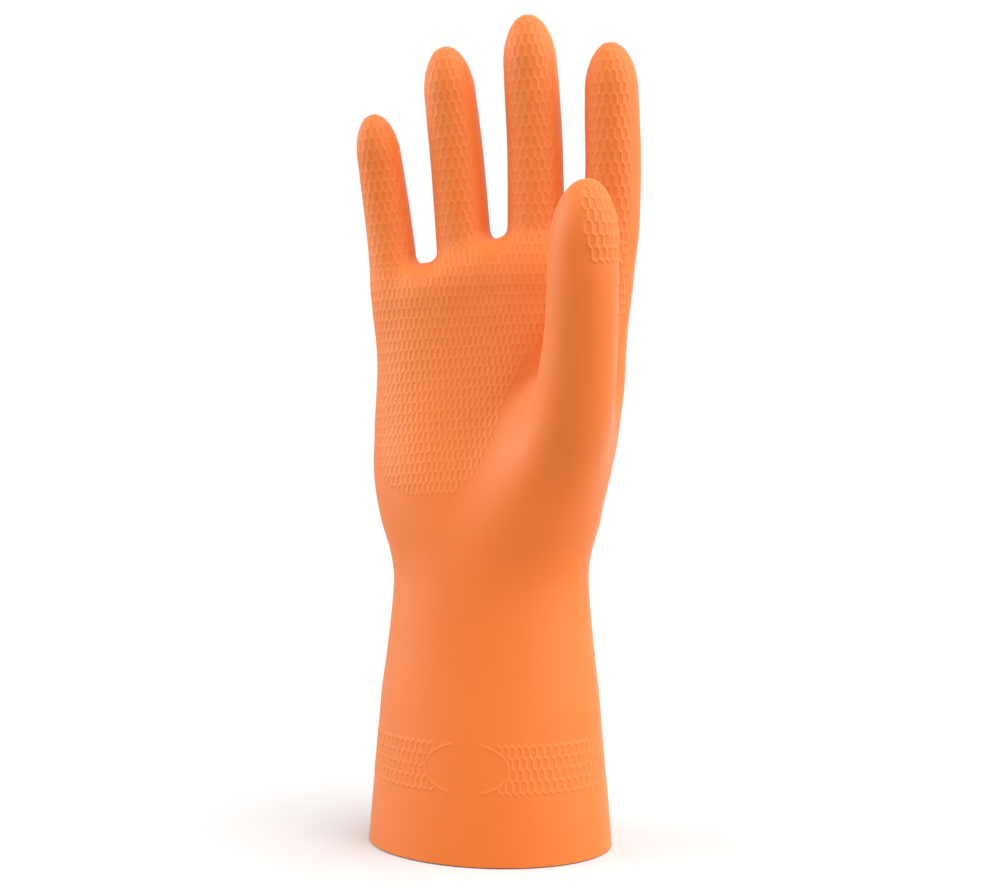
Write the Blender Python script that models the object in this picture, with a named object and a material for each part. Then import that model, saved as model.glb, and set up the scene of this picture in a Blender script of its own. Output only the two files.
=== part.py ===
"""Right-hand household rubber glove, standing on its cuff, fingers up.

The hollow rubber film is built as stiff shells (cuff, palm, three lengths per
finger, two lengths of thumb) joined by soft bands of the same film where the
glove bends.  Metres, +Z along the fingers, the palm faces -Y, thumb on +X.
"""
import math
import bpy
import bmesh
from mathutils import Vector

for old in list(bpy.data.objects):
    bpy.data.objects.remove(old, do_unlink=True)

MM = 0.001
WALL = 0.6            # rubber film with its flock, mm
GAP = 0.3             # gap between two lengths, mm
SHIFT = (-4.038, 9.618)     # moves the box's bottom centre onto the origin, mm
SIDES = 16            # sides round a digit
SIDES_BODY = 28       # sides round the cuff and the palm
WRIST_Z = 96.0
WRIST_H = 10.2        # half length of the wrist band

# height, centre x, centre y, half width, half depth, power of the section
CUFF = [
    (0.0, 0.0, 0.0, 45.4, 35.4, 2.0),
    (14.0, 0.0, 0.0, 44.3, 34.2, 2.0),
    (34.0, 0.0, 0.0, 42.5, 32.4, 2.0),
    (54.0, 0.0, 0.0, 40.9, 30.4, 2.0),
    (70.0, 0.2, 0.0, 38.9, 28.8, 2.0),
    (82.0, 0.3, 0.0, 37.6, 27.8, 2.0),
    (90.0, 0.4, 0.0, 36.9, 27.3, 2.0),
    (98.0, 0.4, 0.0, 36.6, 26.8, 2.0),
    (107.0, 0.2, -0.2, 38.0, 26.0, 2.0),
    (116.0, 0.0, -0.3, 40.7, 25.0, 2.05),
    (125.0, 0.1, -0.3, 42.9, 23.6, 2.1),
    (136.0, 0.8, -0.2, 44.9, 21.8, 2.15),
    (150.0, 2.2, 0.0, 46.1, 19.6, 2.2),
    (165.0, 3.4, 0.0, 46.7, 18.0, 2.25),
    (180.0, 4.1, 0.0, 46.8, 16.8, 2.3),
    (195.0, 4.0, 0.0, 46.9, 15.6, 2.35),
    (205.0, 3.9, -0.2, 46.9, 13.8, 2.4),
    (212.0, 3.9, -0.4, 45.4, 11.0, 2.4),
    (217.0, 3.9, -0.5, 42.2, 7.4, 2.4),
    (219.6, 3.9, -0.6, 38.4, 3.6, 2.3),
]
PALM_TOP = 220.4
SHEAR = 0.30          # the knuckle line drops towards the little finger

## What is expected
In the material above, find each line that contains the word "part", and select it.

## Result
Write the Blender Python script that models the object in this picture, with a named object and a material for each part. Then import that model, saved as model.glb, and set up the scene of this picture in a Blender script of its own. Output only the two files.
=== part.py ===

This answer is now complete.